- _What the task asks_
Output the data that follows exactly, line for line.

┌─ Data supplied

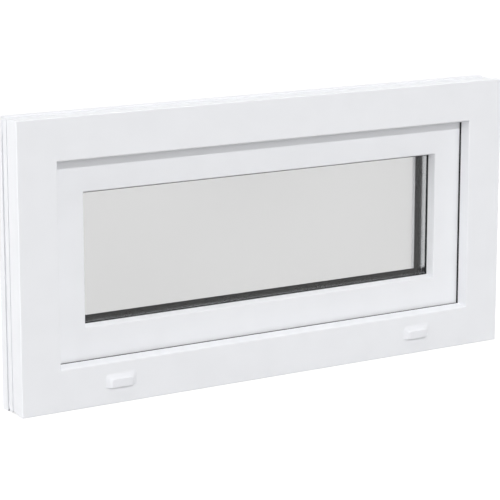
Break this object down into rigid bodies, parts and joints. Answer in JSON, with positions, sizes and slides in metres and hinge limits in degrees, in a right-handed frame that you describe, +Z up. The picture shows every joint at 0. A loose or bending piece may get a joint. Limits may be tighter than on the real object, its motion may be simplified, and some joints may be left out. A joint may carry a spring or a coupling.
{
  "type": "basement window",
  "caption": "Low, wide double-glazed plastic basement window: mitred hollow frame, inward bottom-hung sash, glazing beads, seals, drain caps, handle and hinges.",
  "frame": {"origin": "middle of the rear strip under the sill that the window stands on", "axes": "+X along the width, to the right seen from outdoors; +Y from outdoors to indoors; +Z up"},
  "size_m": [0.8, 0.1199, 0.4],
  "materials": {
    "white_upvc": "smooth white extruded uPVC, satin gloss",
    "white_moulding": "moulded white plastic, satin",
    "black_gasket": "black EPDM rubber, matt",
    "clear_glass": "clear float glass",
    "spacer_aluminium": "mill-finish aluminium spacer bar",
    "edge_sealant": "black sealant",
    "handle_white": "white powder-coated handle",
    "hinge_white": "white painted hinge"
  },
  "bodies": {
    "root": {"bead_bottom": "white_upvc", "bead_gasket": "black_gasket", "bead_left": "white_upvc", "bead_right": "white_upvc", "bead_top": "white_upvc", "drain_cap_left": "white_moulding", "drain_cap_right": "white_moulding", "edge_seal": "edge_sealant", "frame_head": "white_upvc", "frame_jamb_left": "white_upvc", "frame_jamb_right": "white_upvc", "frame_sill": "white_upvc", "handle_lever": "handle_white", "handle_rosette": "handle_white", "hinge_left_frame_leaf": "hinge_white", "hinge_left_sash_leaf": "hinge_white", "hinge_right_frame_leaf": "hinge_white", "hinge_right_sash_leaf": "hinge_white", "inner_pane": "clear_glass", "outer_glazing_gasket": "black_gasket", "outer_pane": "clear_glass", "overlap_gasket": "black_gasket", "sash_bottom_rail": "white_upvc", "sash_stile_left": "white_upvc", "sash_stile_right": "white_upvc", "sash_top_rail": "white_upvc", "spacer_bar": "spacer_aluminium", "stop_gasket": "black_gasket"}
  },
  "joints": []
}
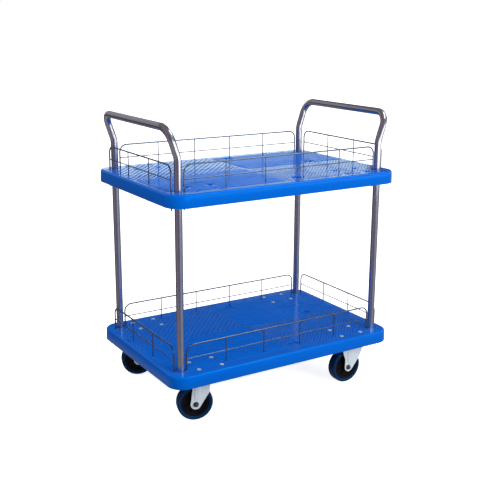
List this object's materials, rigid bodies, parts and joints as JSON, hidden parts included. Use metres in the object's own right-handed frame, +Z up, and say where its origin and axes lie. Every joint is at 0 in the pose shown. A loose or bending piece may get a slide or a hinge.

└─

- _Result of the exercise_
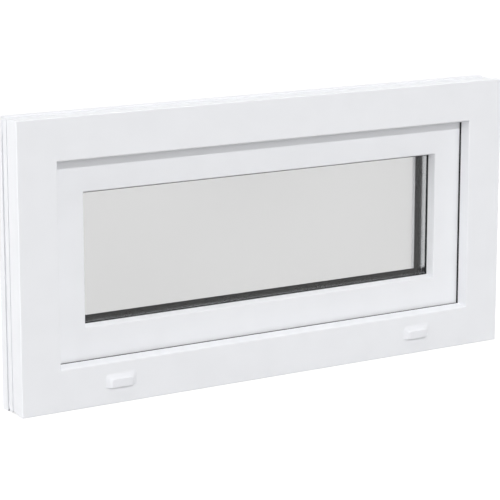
Break this object down into rigid bodies, parts and joints. Answer in JSON, with positions, sizes and slides in metres and hinge limits in degrees, in a right-handed frame that you describe, +Z up. The picture shows every joint at 0. A loose or bending piece may get a joint. Limits may be tighter than on the real object, its motion may be simplified, and some joints may be left out. A joint may carry a spring or a coupling.
{
  "type": "basement window",
  "caption": "Low, wide double-glazed plastic basement window: mitred hollow frame, inward bottom-hung sash, glazing beads, seals, drain caps, handle and hinges.",
  "frame": {"origin": "middle of the rear strip under the sill that the window stands on", "axes": "+X along the width, to the right seen from outdoors; +Y from outdoors to indoors; +Z up"},
  "size_m": [0.8, 0.1199, 0.4],
  "materials": {
    "white_upvc": "smooth white extruded uPVC, satin gloss",
    "white_moulding": "moulded white plastic, satin",
    "black_gasket": "black EPDM rubber, matt",
    "clear_glass": "clear float glass",
    "spacer_aluminium": "mill-finish aluminium spacer bar",
    "edge_sealant": "black sealant",
    "handle_white": "white powder-coated handle",
    "hinge_white": "white painted hinge"
  },
  "bodies": {
    "root": {"bead_bottom": "white_upvc", "bead_gasket": "black_gasket", "bead_left": "white_upvc", "bead_right": "white_upvc", "bead_top": "white_upvc", "drain_cap_left": "white_moulding", "drain_cap_right": "white_moulding", "edge_seal": "edge_sealant", "frame_head": "white_upvc", "frame_jamb_left": "white_upvc", "frame_jamb_right": "white_upvc", "frame_sill": "white_upvc", "handle_lever": "handle_white", "handle_rosette": "handle_white", "hinge_left_frame_leaf": "hinge_white", "hinge_left_sash_leaf": "hinge_white", "hinge_right_frame_leaf": "hinge_white", "hinge_right_sash_leaf": "hinge_white", "inner_pane": "clear_glass", "outer_glazing_gasket": "black_gasket", "outer_pane": "clear_glass", "overlap_gasket": "black_gasket", "sash_bottom_rail": "white_upvc", "sash_stile_left": "white_upvc", "sash_stile_right": "white_upvc", "sash_top_rail": "white_upvc", "spacer_bar": "spacer_aluminium", "stop_gasket": "black_gasket"}
  },
  "joints": []
}
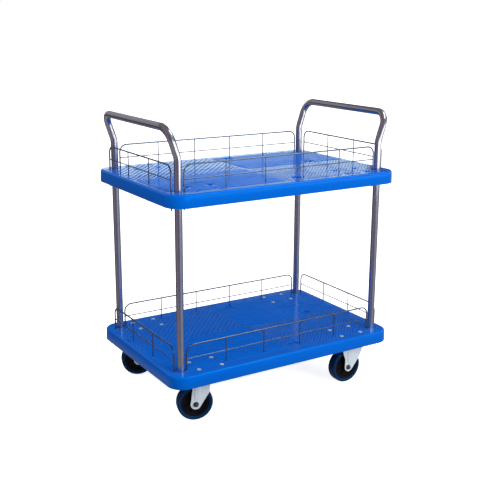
List this object's materials, rigid bodies, parts and joints as JSON, hidden parts included. Use metres in the object's own right-handed frame, +Z up, and say where its origin and axes lie. Every joint is at 0 in the pose shown. A loose or bending piece may get a slide or a hinge.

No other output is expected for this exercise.